Ainsi que le rappelle si bien Evelyne Ritaine, l’espace censé être global est quasiment devenu une « zone frontière ». Une zone où dominent les peurs d’attentat et les incertitudes, où l’on redoute toujours la menace de voir son travail être récupéré par ce migrant beaucoup plus diplômé que l’enfant du pays . Et si par chance, vous êtes accepté du côté du mur où il y a la lumière, une autre question pourra toujours se poser, celle de vote passeport. Une fois arrivé à la porte d’entrée du « paradis », que vaudra ce document du sud face aux clichés et aux ressortissants des « pays respectables » (France, États-Unis, Canada, Grande Bretagne, etc.) ? Dans les aéroports, les checkpoints et autres dispositifs ultra sophistiqués sont mis en place pour assurer la sélection. l'interrogatoire auquel est soumis le voyageur guinéen n'est pas toujours le même que celui réservé à son voisin canadien pourtant débarqué comme lui du même avion. Le canadien a tout simplement un bon passeport,... et les exemples sont légion.
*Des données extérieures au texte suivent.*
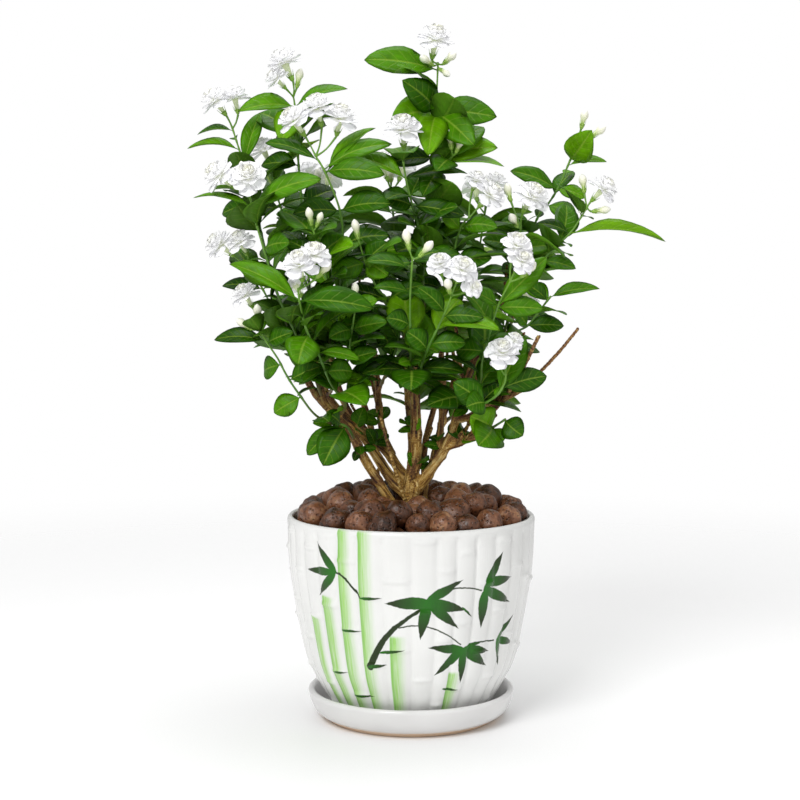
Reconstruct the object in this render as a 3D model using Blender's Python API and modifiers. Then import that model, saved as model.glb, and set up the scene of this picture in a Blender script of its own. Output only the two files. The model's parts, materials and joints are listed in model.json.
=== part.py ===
"""Potted jasmine: a double-flowered jasmine bush in a fluted ceramic pot on its saucer.

Lengths are in metres, +Z is up, X runs to the right and Y away from the viewer. The origin is
the centre of the saucer's flat underside.

The plant is laid out from the photograph: each branch, shoot, leaf tip and bloom is a named
place in its 800 x 800 frame with a depth in mm behind the pot's axis, and seen() turns the
three numbers into a point. Sizes of the things themselves are real ones.
"""

import math
import random

import bmesh
import bpy
from mathutils import Vector, kdtree
from mathutils.bvhtree import BVHTree
from mathutils.geometry import delaunay_2d_cdt

MM = 0.001

# Pot: a turned ceramic bowl with canes moulded round its outside.
RIM_RADIUS = 85 * MM
POT_FOOT_Z = 5.3 * MM
POT_RIM_Z = 141 * MM
DRAIN_RADIUS = 6 * MM
CANES = 34
CANE_GROOVE = 1.2 * MM
POT_OUTSIDE = ((5.3, 48.0), (13, 56.4), (29, 65.5), (49, 73.8), (101, 83.0), (137.6, 85.0))
POT_INSIDE = ((11.3, 48.5), (49, 69.3), (138.6, 80.8))

# Saucer: a shallow turned dish on a flat base.
SAUCER_BASE_RADIUS = 56.5 * MM
SAUCER_LIP_RADIUS = 71 * MM
SAUCER_HEIGHT = 21 * MM
SAUCER_FLOOR = 5 * MM
SAUCER_STEPS = 32

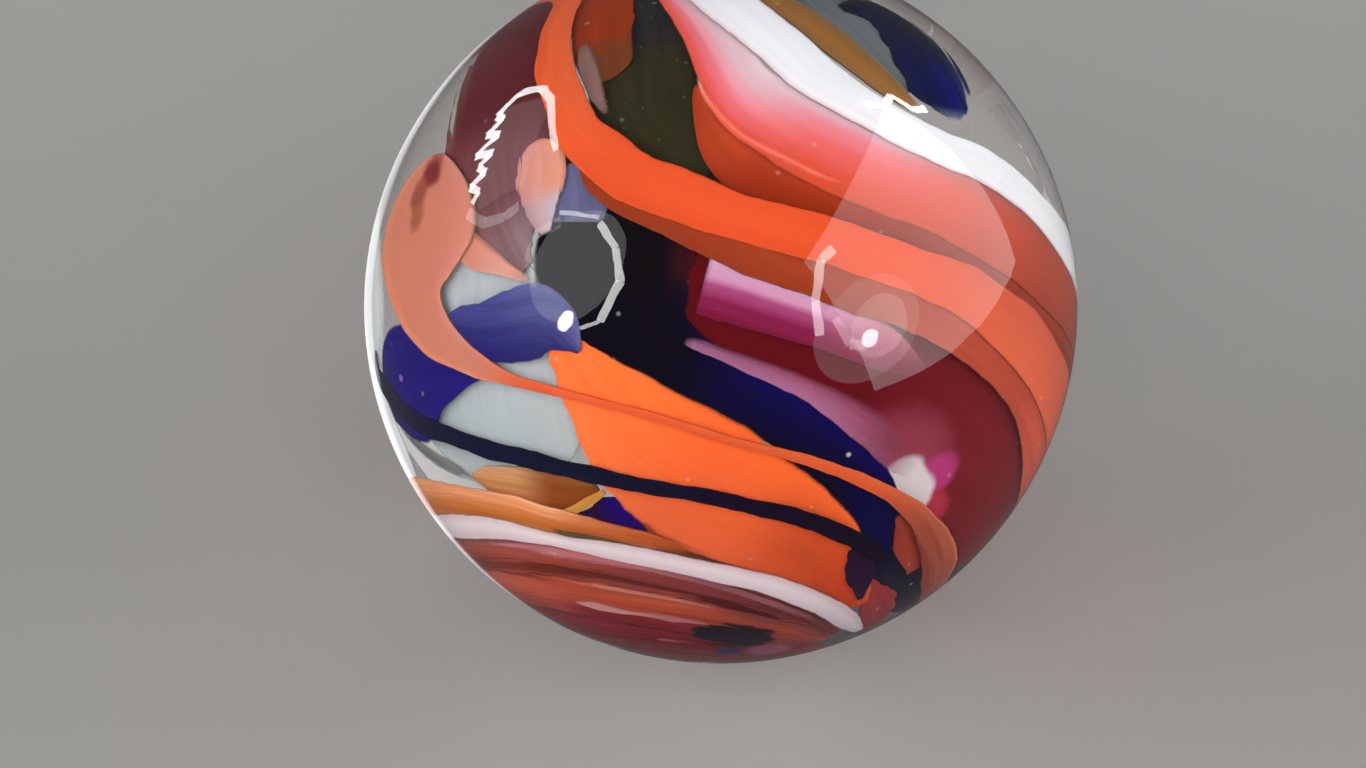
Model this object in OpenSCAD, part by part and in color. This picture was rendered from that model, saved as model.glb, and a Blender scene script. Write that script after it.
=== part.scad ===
// A ball of clear glass with ribbons of coloured glass sealed under its surface.
// The origin is the ball's centre. +Z is up, and the swirl's face looks along -Y and up.

/* [Ball] */
// Diameter of the finished ball
ball_d = 25.4; // [16:0.2:60]
// Clear glass over the outermost ribbons
cover_t = 0.3; // [0.2:0.05:0.5]

/* [Ribbons] */
// Thickness of each ribbon
ribbon_t = 0.1; // [0.06:0.01:0.2]
// Clear glass between one layer of ribbons and the next
layer_gap = 0.02; // [0.01:0.01:0.05]
// How far the swirl's face leans back from upright, in degrees
face_tilt = 45; // [0:1:90]

/* [Hidden] */
$fn = 96;
ball_r = ball_d / 2;
// A wedge is cut from the ball's centre out to this many radii, so that its flat top clears the ball.
wedge_reach = 1.5;

// Each ribbon is a list of stations [longitude, latitude, width], all in degrees of arc.
// Longitude runs to the right and latitude up from the middle of the swirl's face.

// Layer 0, the outermost
orange_path = [
    [-146, -8, 3], [-142, 4, 7], [-138, 18, 9], [-130, 33, 10], [-116, 46, 10], [-98, 57, 9],
    [-76, 62, 8], [-58, 60, 6], [-46, 50, 6], [-38, 41, 7], [-32, 35, 7], [-27, 29, 8],
    [-21, 25, 9], [-15, 21, 9], [-7, 18, 9], [1, 15, 8], [8, 13, 8], [16, 11, 8], [26, 8, 8],
    [35, 5, 8], [42, 3, 9], [50, -1, 10], [60, -6, 11], [69, -11, 11], [80, -16, 12],
    [100, -23, 12], [125, -30, 11], [150, -37, 10], [170, -43, 8], [-165, -50, 5], [-148, -54, 1],
];
white_path = [
    [-176, 24, 1], [-172, 32, 3], [-165, 43, 6], [-154, 56, 8], [-136, 68, 9], [-112, 78, 9],
    [-60, 80, 9], [-14, 69, 9], [1, 59, 10], [10, 51, 10], [15, 46, 10], [19, 41, 10], [24, 37, 9],
    [30, 33, 8], [37, 29, 7.5], [44, 26, 7], [51, 24, 7.5], [58, 21, 7.5], [64, 18, 7.5],
    [71, 14, 8], [79, 10, 9], [90, 5, 10], [107, -4, 11], [128, -13, 10], [152, -22, 9],
    [177, -28, 8], [-155, -33, 8], [-125, -37, 7], [-100, -38, 6], [-79, -38, 5], [-61, -38, 5],
    [-49, -38.7, 4.3], [-39, -40.3, 3.2], [-32, -41.7, 3], [-24, -43, 4], [-12, -45.3, 4.3],
    [0, -48, 4.5], [12, -50.7, 4.5], [24, -54.5, 4.5], [36, -58, 4.5], [50, -62, 4], [66, -65, 1.5],
];
salmon_path = [
    [-60.8, 25.3, 3], [-60.6, 23.3, 12], [-60.4, 20.3, 21], [-60.1, 17, 26], [-59.7, 13.5, 29],
    [-59.2, 10, 29.5], [-58.8, 6.8, 25.5], [-58.2, 3.6, 20], [-57.2, 0.6, 15], [-55.4, -2, 11.5],
    [-52.7, -4.4, 9], [-49.5, -6.4, 7], [-46, -8.2, 5.3], [-41.5, -10.1, 3.6], [-36.5, -11.6, 2.3],
    [-30, -13.2, 1.6], [-22, -15, 1.3], [-11, -17.8, 1.3], [2, -21.8, 1.4], [11, -24, 1.6],
    [19, -26.3, 2], [27, -29, 2.3], [34, -31.6, 2.8], [41, -34.8, 3.8], [48, -38.6, 5.2],
    [56, -43, 7], [65, -47.5, 7.5], [75, -51.5, 6.5], [90, -55, 5.5], [110, -57, 4], [130, -53, 1],
];
thread_path = [
    [-77, -7, 1], [-77.5, -11, 4], [-73, -14, 4.5], [-68, -17, 4], [-62, -19.3, 3.7],
    [-53, -21.3, 3.5], [-46, -23.2, 3.5], [-37, -25, 3.3], [-28, -27, 3], [-20, -28.7, 2.9],
    [-12, -30.2, 2.8], [-3, -31.7, 2.8], [6, -33.7, 3], [17, -36.3, 3], [28, -40, 3.4],
    [36, -43, 3.2], [41, -45.5, 1.5],
];

// Layer 1
amber_path = [
    [-25, 23, 1], [-22, 20, 3], [-17, 17, 4], [-9, 14, 5], [-4, 12, 6], [6, 8, 7], [15, 5, 7],
    [23, 2, 7], [31, 0, 7], [41, -4, 7], [52, -10, 6], [60, -14, 7], [67, -18, 9], [78, -24, 12],
    [95, -32, 12], [115, -40, 8], [130, -46, 1],
];
pink_path = [
    [-162, 32, 1], [-156, 40, 3], [-146, 51, 5], [-130, 62, 6], [-110, 72, 6], [-72, 76, 6],
    [-32, 68, 5], [-14, 60, 6], [-3, 50, 9], [3, 40, 12], [7, 35, 15], [13, 31, 16], [20, 27, 17],
    [31, 22, 16], [39, 19, 15], [48, 15, 15], [60, 10, 15], [70, 5, 14], [90, -3, 13],
    [115, -14, 12], [140, -24, 10], [165, -31, 8], [-170, -38, 2],
];
ochre_path = [
    [168, 34, 2], [172, 46, 6], [180, 60, 8], [-170, 74, 8], [-130, 86, 8], [-10, 82, 7],
    [10, 70, 7], [17, 60, 6.5], [23, 55, 7], [28, 49, 7.5], [32, 44, 7], [35.5, 40, 6.2],
    [39, 36, 4.2], [42.5, 32.8, 1],
];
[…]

Mais malgré ces dispositifs et ces murs dont beaucoup s’inspirent encore aujourd'hui, les intellectuels africains sont nombreux à mettre en garde : occident et nous, assènent-ils, partageons un même destin. C’est ensemble que nous nous en sortirons, et/ ou... nous nous écroulerons. Preuve qu’aucun mur ne peut suffire pour assurer la tranquillité éternelle à l’occident , pas plus tard que ce vendredi 19 Juin 2015, deux clandestins, accrochés sur les trains d’atterrissage d'un vol Afrique du Sud-Londres, ont réussi à voyager jusque dans la capitale britannique ,avant que l’un de deux courageux ne périsse sur les toits de l’aéroport d’Heathrow. C’est tragique, mais le message est là, ces deux-là, n’ont pas eu besoin d’escalader un mur pour fouler le sol européen, mort ou vif.